A former House Republican leadership aide said lobbyists would be well-advised to read a 2004 House ethics committee report and avoid fundraisers for lawmakers who have a hand in drafting bills while the legislation is open.

"I would say personally that you can’t have a fundraiser," said Ted Van Der Meid, a former ethics committee counsel who also served as a top aide to former Speaker J. Dennis Hastert, R-Ill.

"If you’re very involved in legislation or a major player, you have to be extra cautious with fundraising," added Van Der Meid, now a lobbyist himself with McKenna, Long & Aldridge who advises clients on how to comply with the new law.

The ethics report and letter admonished former House Majority Leader Tom DeLay, R-Texas (1985-2006), for taking $58,200 from Westar Energy at a golf outing a week and a half before the start of an energy conference.
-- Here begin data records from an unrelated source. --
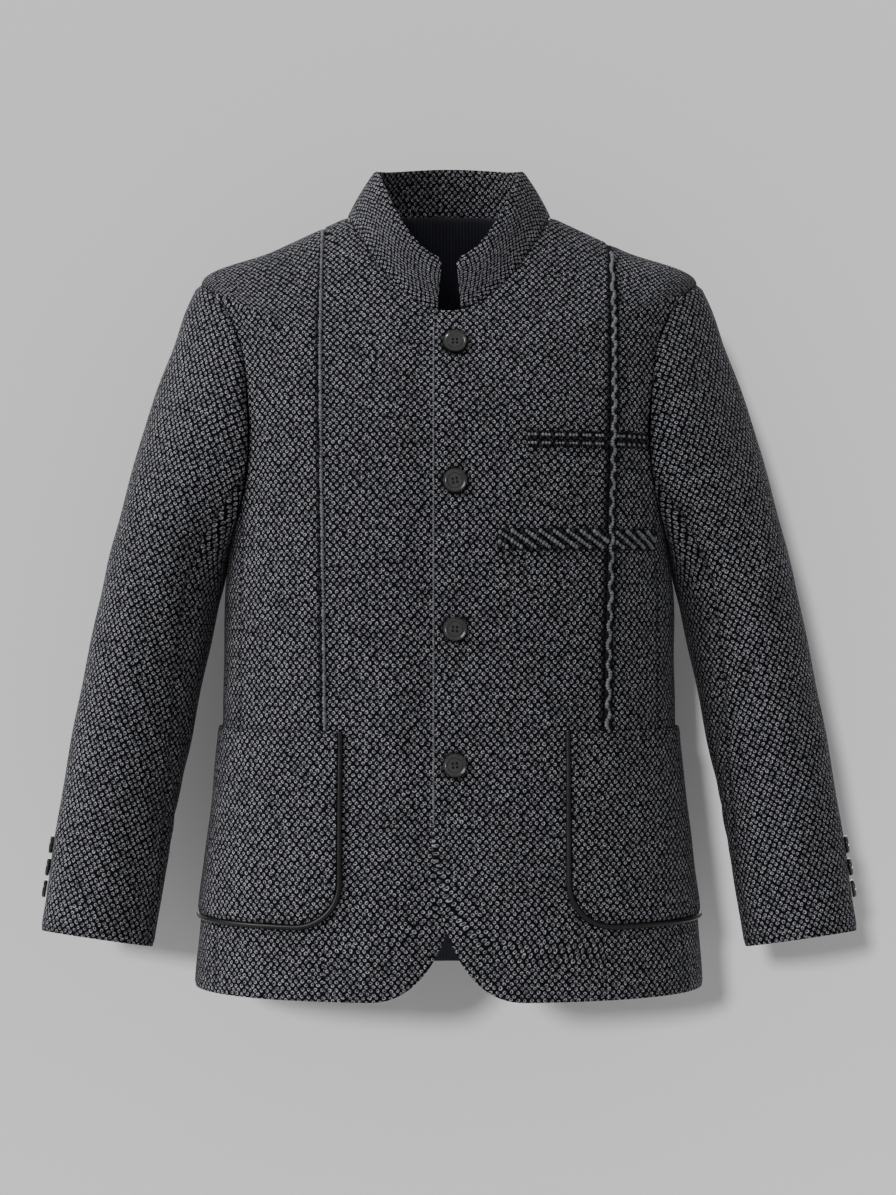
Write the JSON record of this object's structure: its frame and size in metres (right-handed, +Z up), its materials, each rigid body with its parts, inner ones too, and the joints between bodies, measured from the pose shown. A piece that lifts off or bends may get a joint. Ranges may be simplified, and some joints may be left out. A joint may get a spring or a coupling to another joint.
{
  "type": "mao jacket",
  "caption": "Tweed mao jacket with a stand collar, buttoned front, cutaway hem and bound patch pockets, standing hollow as it is worn.",
  "frame": {"origin": "midway between the two shoulder-neck points, on the line where the shoulders carry the jacket", "axes": "+X towards the wearer's left, +Y towards the back, +Z up"},
  "size_m": [0.756, 0.2699, 0.7708],
  "materials": {
    "tweed": "coarse charcoal and grey tweed",
    "lining": "navy-black striped lining",
    "binding": "black satin binding",
    "trim": "black ground with grey yarn",
    "horn": "dark horn-like polyester"
  },
  "bodies": {
    "root": {"back": "tweed", "back_lining": "lining", "front_left": "tweed", "front_right": "tweed", "side_front_left": "tweed", "side_front_right": "tweed", "side_panel_left": "tweed", "side_panel_right": "tweed", "collar": "tweed", "upper_sleeve_left": "tweed", "upper_sleeve_right": "tweed", "under_sleeve_left": "tweed", "under_sleeve_right": "tweed", "pocket_left": "tweed", "pocket_right": "tweed", "pocket_piping_left": "binding", "pocket_piping_right": "binding", "braid_strip": "trim", "chest_band_upper_inner": "trim", "chest_band_upper_outer": "trim", "chest_band_lower_inner": "trim", "chest_band_lower_outer": "trim", "front_button_1": "horn", "front_button_2": "horn", "front_button_3": "horn", "front_button_4": "horn", "cuff_button_left_1": "horn", "cuff_button_left_2": "horn", "cuff_button_left_3": "horn", "cuff_button_right_1": "horn", "cuff_button_right_2": "horn", "cuff_button_right_3": "horn"}
  },
  "joints": []
}
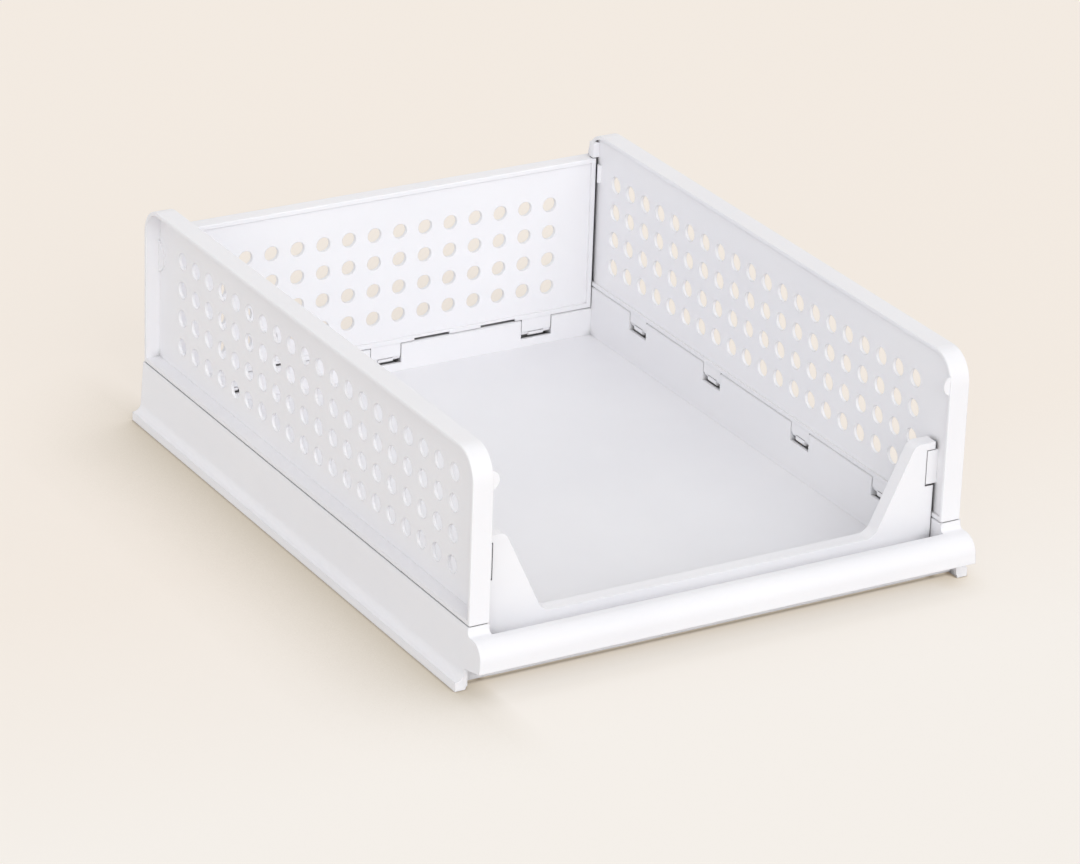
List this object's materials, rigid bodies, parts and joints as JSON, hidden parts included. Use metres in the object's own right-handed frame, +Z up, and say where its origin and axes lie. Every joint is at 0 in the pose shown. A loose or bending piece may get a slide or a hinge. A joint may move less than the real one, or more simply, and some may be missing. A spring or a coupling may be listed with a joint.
{
  "type": "pull-out organizer basket",
  "caption": "White perforated basket with a low front, a full-width pull bar, runners below and side, back and front panels hinged on a tray so that it folds flat.",
  "frame": {"origin": "middle of the ground under the basket", "axes": "+X right, +Y back, +Z up; the pull bar faces -Y"},
  "size_m": [0.342, 0.43, 0.142],
  "materials": {
    "tray_plastic": "satin white polypropylene",
    "panel_plastic": "satin white polypropylene",
    "pin_steel": "drawn steel wire"
  },
  "bodies": {
    "tray": {"base_tray": "tray_plastic", "left_side_panel": "panel_plastic", "right_side_panel": "panel_plastic", "left_hinge_pin_1": "pin_steel", "left_hinge_pin_2": "pin_steel", "left_hinge_pin_3": "pin_steel", "left_hinge_pin_4": "pin_steel", "right_hinge_pin_1": "pin_steel", "right_hinge_pin_2": "pin_steel", "right_hinge_pin_3": "pin_steel", "right_hinge_pin_4": "pin_steel", "front_hinge_pin_1": "pin_steel", "front_hinge_pin_2": "pin_steel", "front_hinge_pin_3": "pin_steel", "back_hinge_pin_1": "pin_steel", "back_hinge_pin_2": "pin_steel", "back_hinge_pin_3": "pin_steel"},
    "back": {"back_panel": "panel_plastic"},
    "front": {"front_panel": "panel_plastic"}
  },
  "joints": [
    {"name": "back_panel_fold", "type": "hinge", "parent": "tray", "child": "back", "pos_m": [0, 0.2066, 0.0142], "axis": [1, 0, 0], "range_deg": [0, 90]},
    {"name": "front_panel_fold", "type": "hinge", "parent": "tray", "child": "front", "pos_m": [0, -0.1831, 0.0142], "axis": [-1, 0, 0], "range_deg": [0, 90]}
  ]
}
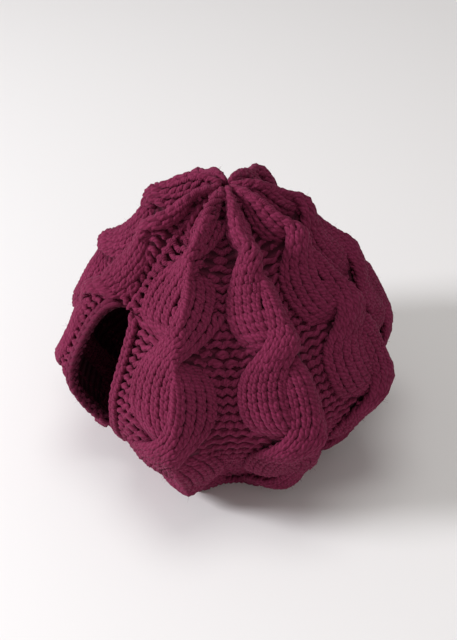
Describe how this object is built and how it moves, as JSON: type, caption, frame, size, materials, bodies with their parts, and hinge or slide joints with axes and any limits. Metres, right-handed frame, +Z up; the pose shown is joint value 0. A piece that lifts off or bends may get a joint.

The Committee on Standards of Official Conduct didn’t accuse DeLay of performing any favors for Westar and didn’t punish him. But the report said the fundraiser "created an appearance that donors were being provided special access to you regarding the then-pending energy legislation."

Patton Boggs lobbyist Chris Bell, a former Democratic congressman from Texas (2003-2005) who filed the complaint against DeLay, said, "I think it will have a chilling effect, and I think that’s a good thing."

The stakes in how the new law is applied are huge, according to an analysis by the nonpartisan Center for Responsive Politics, which tracks campaign funding and lobbyist spending. While Congress spent almost all 2007 debating the energy bill, individuals employed by oil and gas interests contributed $5.1 million to campaigns during the first nine months last year. On the farm bill, which is still pending months after each chamber approved rival versions, individuals identified with agriculture interests gave $10 million. Individuals from mortgage banks or brokerage firms contributed nearly $1.3 million as remedies to the mortgage crisis linger.

"Unfortunately, I do not think the new law will have a great impact in discouraging campaign contributions and aggressive fundraising on behalf of the industry lobbyists," said Josh Nassar, vice president for federal affairs at the Center for Responsible Lending, which has lobbied for consumers on the mortgage bill.

To avoid trouble, lobbyists must avoid fundraising linked to a lawmaker playing a key role on a specific bill.

"To mention either a thank you for legislation that has been passed or a plea as to why we could give now because a bill is coming up in any kind of fundraising material is ill-advised," said Kenneth A. Gross, a former associate general counsel at the FEC who advises clients about fundraising laws at Skadden, Arps. "Those who are more savvy aren’t going to do that."

Just as water eventually wears through stone, powerful Washington interests are bound to navigate around the new rules.

"I’m trying to show people that although it sounds draconian, in fact it’s already information that’s been out there for people to look at. It’s nothing new," said William B. Canfield, a former counsel to the Senate Republican Conference and Senate Ethics Committee who now specializes in election law at Williams & Jensen. "I don’t see people who are sophisticated shying away from fundraising."